Point: A point is a dot drawn on a plane surface and is dimensionless.
Line: A line is collection of points which can extends in both direction and has only length not breadth.
(i) Parallel lines: When two or more never intersect each other in a plane and perpendicular distance between them is always constant then they are said to be parallel lines.
(ii) Perpendicular lines: When two lines intersect each other at right angle in a plane then they are said to be perpendicular to each other.
(iii) Line segment: A line segment is a part of a line with two end points and cannot be extended further.
(iv) Radius of circle: The fixed distance between the centre and the circumference of the circle is called the radius of the circle.
(v) Square: A square is a quadrilateral in which all the four sides are equal and each internal angle is a right angle.
3. Consider two ‘postulates’ given below:
(i) Given any two distinct points A and B, there exists a third point C which is in between A and B.
(ii) There exist at least three points that are not on the same line.
Do these postulates contain any undefined terms? Are these postulates consistent? Do they follow from Euclid’s postulates? Explain.
Undefined terms in the postulates:
→ Many points lie in a plane. But here it is not given about the position of the point C whether it lies on the line segment joining AB or not.
→ Also, there is no information about the plane whether the points are in same plane or not.
Yes, these postulates are consistent when we deal with these two situation:
(i) Point C is lying in between and on the line segment joining A and B.
(ii) Point C not lies on the line segment joining A and B.
No, the don’t follow follow from Euclid’s postulates.

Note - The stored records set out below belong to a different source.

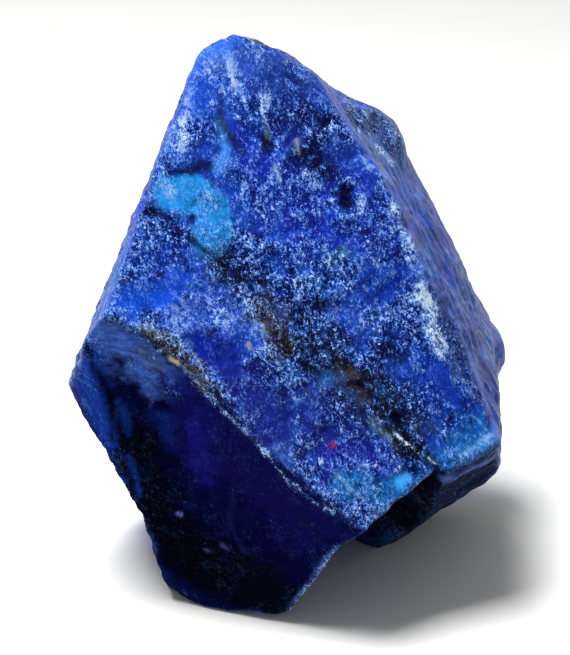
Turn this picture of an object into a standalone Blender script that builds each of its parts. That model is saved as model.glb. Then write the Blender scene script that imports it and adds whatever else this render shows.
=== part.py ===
"""A rough sapphire: one broken lump of opaque blue stone that stands on a small flat spot, apex up.

Millimetre values are design sizes. Each flat fracture face is set by where it faces and how far it is from the heart
of the stone: bearing 0 is the front (-Y) and 90 the right (+X), pitch is upward, and reach is in millimetres.
"""

from math import cos, radians, sin

import bmesh
import bpy
from mathutils import Vector

MM = 0.001

STONE_NAME = "rough_sapphire"
HEART = Vector((0.15, -5.09, 45.0))
BLANK_SIDE = 240.0

# Bearing, pitch and reach of the flat faces all round the stone
ROUND_FACES = {
    "broad front face": (16.0, 31.5, 19.0),
    "shaded lower front face": (-19.0, -8.0, 27.8),
    "right flank": (80.0, 30.0, 32.9),
    "right flank near the apex": (77.5, 38.5, 35.0),
    "right shoulder": (115.0, 55.0, 50.7),
    "right side of the apex": (131.5, 64.5, 58.3),
    "left side of the apex": (-109.0, 47.5, 59.0),
    "apex": (-176.0, 73.0, 65.3),
    "left flank": (-95.0, 21.5, 40.1),
    "left strip beside the front face": (-78.5, 28.5, 43.8),
    "chip at the left corner": (-53.0, -12.0, 38.6),
    "lower left side": (-71.5, -19.5, 41.5),
    "lower left corner": (-53.0, -41.0, 48.9),
    "lip before the resting face": (22.5, -77.5, 46.5),
    "resting face": (180.0, -90.0, 45.0),
    "rear of the right flank": (94.0, 27.0, 37.3),
    "right corner": (86.0, 3.5, 39.9),
    "right flank above the corner": (86.0, 10.0, 39.1),
    "back": (172.5, 5.0, 36.1),
    "left of the back": (-127.0, 3.0, 37.5),
    "right of the back": (141.5, -3.0, 46.3),
    "back below the apex": (176.0, 43.5, 57.2),
    "back left shoulder": (-134.0, 30.0, 49.0),
    "underside at the back": (172.0, -45.0, 49.8),
    "underside at the back left": (-121.0, -39.0, 48.2),
}

# The lower right is broken away beyond both of these faces, except for a ledge that stands out there
BREAK_FACES = {
    "upper break": (70.0, -47.5, 29.8),
    "lower break": (81.5, -29.0, 22.6),
}
LEDGE_FACES = {
    "front of the ledge": (37.5, -29.5, 36.2),
    "underside of the ledge": (54.0, -44.0, 39.6),
    "wall of the notch": (-47.0, -17.5, -1.5),
}

# Shell-shaped hollows, each fitted by a ball: bearing, pitch and distance of its centre from the heart, and its radius
HOLLOWS = {
    "hollow under the front rim": (-30.5, 2.5, 72.2, 45.0),
    "chipped right ridge": (59.5, 28.5, 88.7, 60.0),
    "hollow in the lower left side": (-80.0, -30.0, 84.0, 45.0),
    "hollow in the back": (165.0, -1.0, 89.0, 55.0),
    "hollow in the left of the back": (-128.0, 9.0, 75.0, 40.0),
}
BALL_SEGMENTS = 96

EDGE_ROUNDING = 0.5
EDGE_STEPS = 2
EDGE_ANGLE = 25.0

STONE_BLUE = (0.010, 0.024, 0.420, 1.0)
STONE_ROUGHNESS = 0.32


def facing(bearing, pitch):
    """Unit vector that points out of a face with this bearing and pitch."""
    level = cos(radians(pitch))
    return Vector((sin(radians(bearing)) * level, -cos(radians(bearing)) * level, sin(radians(pitch))))


def clear_scene():
    """Remove every object of the scene."""
    for item in list(bpy.data.objects):
        bpy.data.objects.remove(item, do_unlink=True)


def new_collection(name):
    """Add a collection to the scene."""
    collection = bpy.data.collections.new(name)
    bpy.context.scene.collection.children.link(collection)
    return collection


def new_object(name, mesh_builder, collection):
    """Turn a bmesh into a named object of the collection."""
    mesh = bpy.data.meshes.new(name)
    mesh_builder.to_mesh(mesh)
    mesh_builder.free()
    item = bpy.data.objects.new(name, mesh)
    collection.objects.link(item)
    return item


def broken_block(name, faces, collection, keep_outside=False):
    """A large cube split along each face in turn; the side with the heart stays unless keep_outside is set."""
    block = bmesh.new()
    bmesh.ops.create_cube(block, size=BLANK_SIDE * MM)
    bmesh.ops.translate(block, verts=block.verts, vec=HEART * MM)
    for bearing, pitch, reach in faces:
        outward = facing(bearing, pitch)
        cut = bmesh.ops.bisect_plane(
            block,
            geom=block.verts[:] + block.edges[:] + block.faces[:],
            dist=0.00001 * MM,
            plane_co=(HEART + outward * reach) * MM,
            plane_no=-outward if keep_outside else outward,
            clear_outer=True,
        )
        rim = [edge for edge in cut["geom_cut"] if isinstance(edge, bmesh.types.BMEdge)]
        bmesh.ops.contextual_create(block, geom=rim)
    bmesh.ops.recalc_face_normals(block, faces=block.faces)
    return new_object(name, block, collection)


def ball(name, bearing, pitch, distance, radius, collection):
    """A ball that leaves a shell-shaped hollow where it cuts."""
    shape = bmesh.new()
    bmesh.ops.create_uvsphere(shape, u_segments=BALL_SEGMENTS, v_segments=BALL_SEGMENTS // 2, radius=radius * MM)
    centre = HEART + facing(bearing, pitch) * distance
    bmesh.ops.translate(shape, verts=shape.verts, vec=centre * MM)
    return new_object(name, shape, collection)


def cut_away(item, cutter):
    """Cut the cutter out of the item with a Boolean."""
    cutter.hide_render = True
    cutter.display_type = "WIRE"
    cut = item.modifiers.new(f"Cut {cutter.name}", "BOOLEAN")
    cut.operation = "DIFFERENCE"
    cut.solver = "EXACT"
    cut.object = cutter


def stone_material():
    """Broken, oiled-looking opaque blue stone."""
    material = bpy.data.materials.new("Broken blue sapphire")
    material.use_nodes = True
    shader = material.node_tree.nodes["Principled BSDF"]
    shader.inputs["Base Color"].default_value = STONE_BLUE
    shader.inputs["Roughness"].default_value = STONE_ROUGHNESS
    shader.inputs["Metallic"].default_value = 0.0
    return material


def main():
    """Build the stone from a block, its broken corner and its hollows."""
    clear_scene()
    stone_collection = new_collection("Rough sapphire")
    cutter_collection = new_collection("Cutters")

    stone = broken_block(STONE_NAME, ROUND_FACES.values(), stone_collection)
    waste = broken_block("lower_right_waste", BREAK_FACES.values(), cutter_collection, keep_outside=True)
    ledge = broken_block("ledge_to_keep", LEDGE_FACES.values(), cutter_collection)
    cut_away(waste, ledge)
    cut_away(stone, waste)
    for name, placing in HOLLOWS.items():
        cut_away(stone, ball(name, *placing, cutter_collection))

    rounding = stone.modifiers.new("Rounded edges", "BEVEL")
    rounding.width = EDGE_ROUNDING * MM
    rounding.segments = EDGE_STEPS
    rounding.limit_method = "ANGLE"
    rounding.angle_limit = radians(EDGE_ANGLE)
    stone.data.materials.append(stone_material())


main()
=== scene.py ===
"""Looks of a rough sapphire: one broken lump of opaque blue stone, its floor, its light and its camera.

Lengths are millimetres in the frame of the CAD model unless a name says otherwise. A face is set by its
bearing (0 is the front, -Y, and 90 the right, +X), its pitch upward and its reach from the stone's heart.
"""

import logging
from dataclasses import dataclass
from enum import Enum
from math import pi, radians

import bpy
import numpy as np
from mathutils import Matrix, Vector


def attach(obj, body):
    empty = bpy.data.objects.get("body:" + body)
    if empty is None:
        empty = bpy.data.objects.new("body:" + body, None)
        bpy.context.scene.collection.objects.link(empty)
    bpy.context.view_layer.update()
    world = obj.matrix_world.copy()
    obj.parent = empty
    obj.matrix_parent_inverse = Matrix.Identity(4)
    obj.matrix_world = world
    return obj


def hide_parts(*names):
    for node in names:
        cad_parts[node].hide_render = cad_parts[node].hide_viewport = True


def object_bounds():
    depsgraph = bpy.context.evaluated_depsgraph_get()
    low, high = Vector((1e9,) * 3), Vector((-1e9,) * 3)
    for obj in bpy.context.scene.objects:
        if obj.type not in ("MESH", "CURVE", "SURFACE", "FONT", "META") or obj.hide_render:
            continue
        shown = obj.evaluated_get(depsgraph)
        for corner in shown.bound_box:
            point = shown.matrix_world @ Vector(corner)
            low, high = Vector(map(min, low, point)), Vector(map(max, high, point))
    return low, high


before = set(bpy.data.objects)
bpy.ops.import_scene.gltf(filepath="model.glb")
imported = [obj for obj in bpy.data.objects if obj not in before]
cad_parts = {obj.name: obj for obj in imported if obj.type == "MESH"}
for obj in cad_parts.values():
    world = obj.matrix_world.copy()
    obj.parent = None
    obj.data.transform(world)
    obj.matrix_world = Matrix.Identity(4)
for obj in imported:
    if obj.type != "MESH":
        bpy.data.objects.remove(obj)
CAD_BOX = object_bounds()

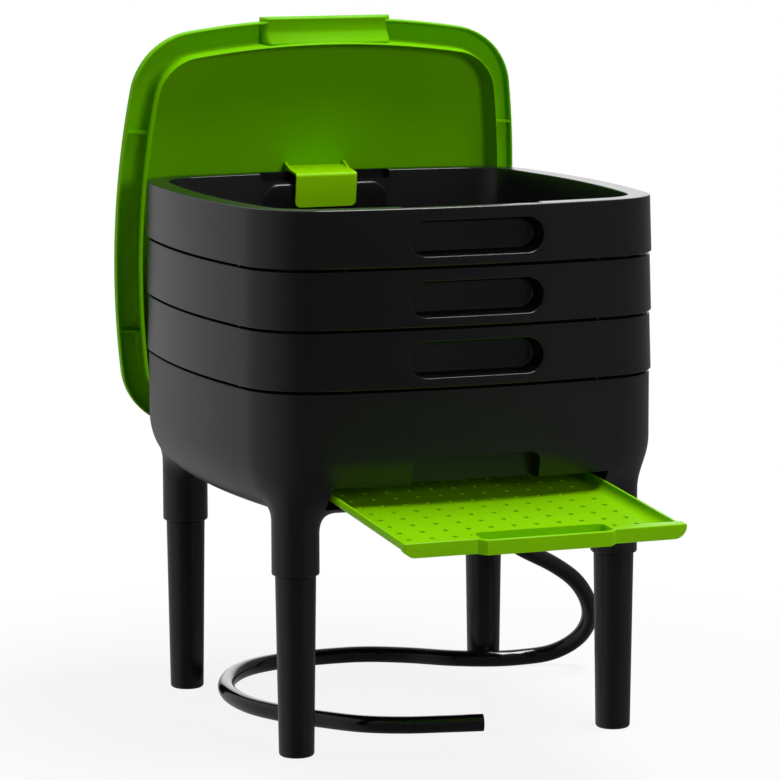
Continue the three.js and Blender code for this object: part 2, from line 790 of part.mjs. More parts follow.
// In the lid's frame +Y points down as it hangs and -Z to the front. The lid hangs a
// little askew, so the hook isn't in the middle of the stack.
function makeHook() {
  const shelf = -(notchInset + lidPanelGap) * Math.sin(lidLean)
    - (seatGap + lidHangDrop) * Math.cos(lidLean);
  const strip = boxBetween(-hookHalfWidth, hookHalfWidth, shelf - hookThickness, shelf,
    -hookReach, -seatGap);
  const lipShape = new THREE.Shape();
  lipShape.moveTo(-hookHalfWidth, -hookThickness);
  lipShape.lineTo(hookHalfWidth, -hookThickness);
  const cornerDrop = hookLipLength - hookThickness - hookCornerRadius;
  lipShape.absarc(hookHalfWidth - hookCornerRadius, cornerDrop, hookCornerRadius,
    0, rightAngle, false);
  lipShape.absarc(hookCornerRadius - hookHalfWidth, cornerDrop, hookCornerRadius,
    rightAngle, 2 * rightAngle, false);
  const lip = new THREE.ExtrudeGeometry(lipShape, {
    depth: hookThickness, bevelEnabled: false, curveSegments: 3,
  });
  lip.translate(0, shelf, -hookReach);

  const flangeShape = new THREE.Shape();
  flangeShape.moveTo(-seatGap, 0);
  flangeShape.lineTo(-seatGap, hookFlangeRise);
  flangeShape.lineTo(-hookFlangeLength, 0);
  const flanges = [-hookHalfWidth, hookHalfWidth - hookThickness].map((x) => {
    const geometry = new THREE.ExtrudeGeometry(flangeShape, {
      depth: hookThickness, bevelEnabled: false,
    });
    geometry.applyMatrix4(new THREE.Matrix4().makeBasis(
      new THREE.Vector3(0, 0, 1), new THREE.Vector3(0, -1, 0), new THREE.Vector3(1, 0, 0)));
    geometry.translate(x, shelf - hookThickness / 2, 0);
    return solidOf(geometry);
  });
  return strip.add(solidOf(lip)).add(unionOf(flanges)).translate([-hookOffset, 0, 0]);
}

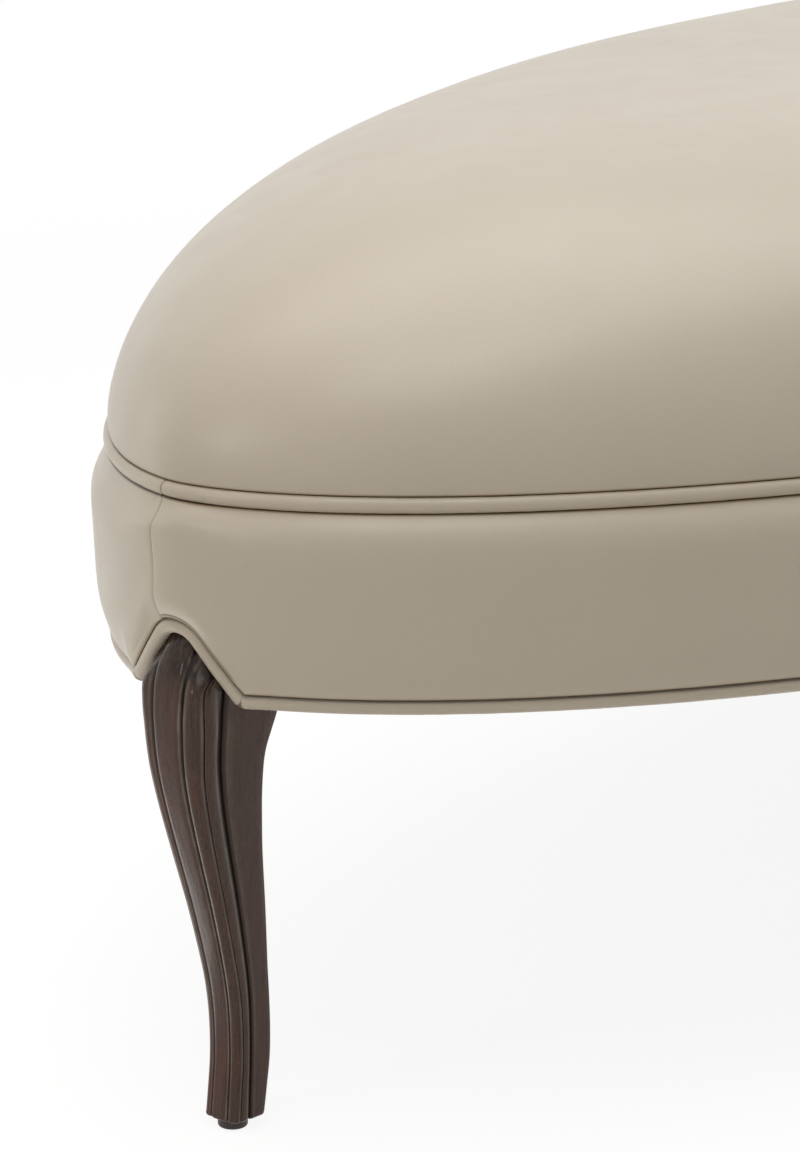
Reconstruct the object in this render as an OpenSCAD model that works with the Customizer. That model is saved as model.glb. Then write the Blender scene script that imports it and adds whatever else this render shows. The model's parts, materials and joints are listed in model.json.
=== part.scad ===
// Oval upholstered bed bench on four reeded cabriole legs.
// Millimetres. The origin is on the floor under the centre of the oval,
// +X runs along the bench and +Z points up.

/* [Seat] */
// Length of the seat oval at the seam above the upper welt
bench_l = 1679; // [1350:1:1900]
// Width of the seat oval at the same seam
bench_w = 709; // [600:1:880]
// Height of the crown of the seat above the floor
seat_h = 490; // [440:1:540]
// Height of the seam above the upper welt
welt_line_h = 348; // [330:0.5:370]
// Height of the underside of the lower welt
rail_line_h = 237; // [215:1:250]
// Power of the oval outline along its sides, where 2 is an ellipse
side_power = 2; // [1.8:0.02:2.2]
// Power of the oval outline at its ends, where less is more pointed
end_power = 1.7; // [1.66:0.02:2.2]
// Power that sets how square the shoulder of the seat is in plan
shoulder_power = 5.88; // [4:0.02:8]
// Power that sets how flat the crown of the seat is
crown_power = 1.92; // [1.6:0.02:2.4]

/* [Upholstery] */
// Thickness of the cover material
cover_t = 2; // [1.5:0.1:3]
// Thickness of the wadding under the seat cover
wadding_t = 10; // [6:0.5:14]
// How far the band swells out past the oval
band_swell = 8.3; // [6:0.1:11]
// Diameter of the upper welt
upper_welt_d = 8.6; // [7:0.1:10]
// Diameter of the lower welt
lower_welt_d = 8; // [6.5:0.1:9]
// How far the middle of the upper welt lies inside the oval
upper_welt_inset = 2.3; // [1.5:0.1:4]
// How far the middle of the lower welt lies inside the oval
lower_welt_inset = 4.5; // [3:0.1:6]
// Gap left between one soft layer and the next
layer_gap = 0.3; // [0.2:0.05:0.5]
// How far the seat layers step in where they stand behind the welt
skirt_step = 6; // [5:0.5:8]
// Thickness of the hessian under the padding
hessian_t = 1; // [0.8:0.1:1.4]
// Width of one webbing strap
strap_w = 50; // [40:1:60]
// Thickness of the webbing
strap_t = 1.5; // [1.2:0.1:2]
// Distance from one webbing strap to the next
strap_pitch = 80; // [70:1:110]
// Thickness of the dust cover
dust_t = 0.7; // [0.5:0.1:1]
// How far the edge of the dust cover lies inside the oval
dust_inset = 24; // [21:0.5:28]
// Length of a staple crown
staple_l = 10; // [8:0.5:12]
// Width of the staple wire
staple_w = 1.2; // [1:0.1:1.5]
// Thickness of the staple wire
staple_t = 0.5; // [0.4:0.05:0.6]

/* [Arches over the legs] */
// Height of the middle line of the welt over a leg, above its straight run
arch_h = 33.5; // [28:0.5:36]
// Radius of the top of the arch along that line
arch_r = 13; // [10:0.5:16]
// Steepness of the flanks of the arch in degrees
arch_slope = 48; // [44:1:54]

/* [Legs] */
// Depth of a leg at the knee, from its front to its back
leg_depth = 54; // [50:0.5:57]
// Width of a leg at the knee
leg_w = 44; // [40:0.5:46]
// Depth of the grooves between the reeds
reed_depth = 2.2; // [1.2:0.1:3]
// Depth of the square post above the knee
post_d = 42; // [38:0.5:46]

/* [Frame] */
// How far the outer face of the rails lies inside the oval
rail_inset = 16; // [15:0.5:18]
// Thickness of a curved rail
rail_t = 26; // [24:0.5:28]
// Height of the rails above the underside of the lower welt
rail_lift = 1.5; // [1.4:0.1:2]
// Length of a leg block
block_l = 144; // [130:1:150]
// How far the inner face of a leg block lies inside the oval
block_inset = 88; // [85:0.5:94]
// How far the edges of the leg blocks and cross rails stand back from
// the edges of the curved rails
block_gap = 6; // [4:0.5:12]
// Width of a cross rail
cross_w = 45; // [40:1:60]

/* [Fasteners and feet] */
// Diameter of a dowel
dowel_d = 10; // [8:0.5:10.5]
// Length of a dowel
dowel_l = 38; // [32:1:40]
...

They follow the axioms.
Page No: 86
4. If a point C lies between two points A and B such that AC = BC, then prove that AC = 1/2 AB. Explain by drawing the figure.
Here, AC = BC
Now, adding AC both sides.
AC + AC = BC + AC
also, BC +AC = AB (as it coincides with line segment AB)
∴ 2 AC = AB (If equals are added to equals, the wholes are equal.)
⇒ AC = 1/2 AB.
5. In Question 4, point C is called a mid-point of line segment AB. Prove that every line segment has one and only one mid-point.
Let A and B be the line segment and points P and Q be two different mid points of AB.
∴ P and Q are midpoints of AB.
Therefore AP=PB and also AQ = QB.
also, PB + AP = AB (as it coincides with line segment AB)
Similarly, QB + AQ = AB.
AP + AP = PB + AP (If equals are added to equals, the wholes are equal.)
⇒ 2 AP = AB — (i)
2 AQ = AB — (ii)
From (i) and (ii)
2 AP = 2 AQ (Things which are equal to the same thing are equal to one another.)
⇒ AP = AQ (Things which are double of the same things are equal to one another.)
Thus, P and Q are the same points. This contradicts the fact that P and Q are two different mid points of AB. Thus, it is proved hat every line segment has one and only one mid-point.
6. In Fig. 5.10, if AC = BD, then prove that AB = CD.
Given, AC = BD
From the figure,
AC = AB + BC
BD = BC + CD
⇒ AB + BC = BC + CD
According to Euclid’s axiom, when equals are subtracted from equals, remainders are also equal.
Subtracting BC both sides,
AB + BC – BC = BC + CD – BC
AB = CD
7. Why is Axiom 5, in the list of Euclid’s axioms, considered a ‘universal truth’? (Note that the question is not about the fifth postulate.)
Axiom 5 : The whole is always greater than the part.
Take an example of a cake. When it is whole it will measures 2 pound but when we took out a part from it and measures its weigh it will came out lower than the previous one. So, the fifth axiom of Euclid is true for all the universal things. That is why it is considered a ‘universal truth’.
Page No: 88
1. How would you rewrite Euclid’s fifth postulate so that it would be easier to understand?
The fifth postulates is about parallel lines.
When two or more never intersect each other in a plane and perpendicular distance between them is always constant then they are said to be parallel lines.
Two facts of the postulates:
(i) If P doesn’t lie on l then we can draw a line through P which will be parallel to the line l.
(ii) There will be only one line can be drawn through P which is parallel to the line l.
2. Does Euclid’s fifth postulate imply the existence of parallel lines? Explain.
Yes, Euclid’s fifth postulate imply the existence of parallel lines.
If the sum of the interior angles will be equal to sum of the two right angles then two lines will not meet each other on either sides and therefore they will be parallel to each other.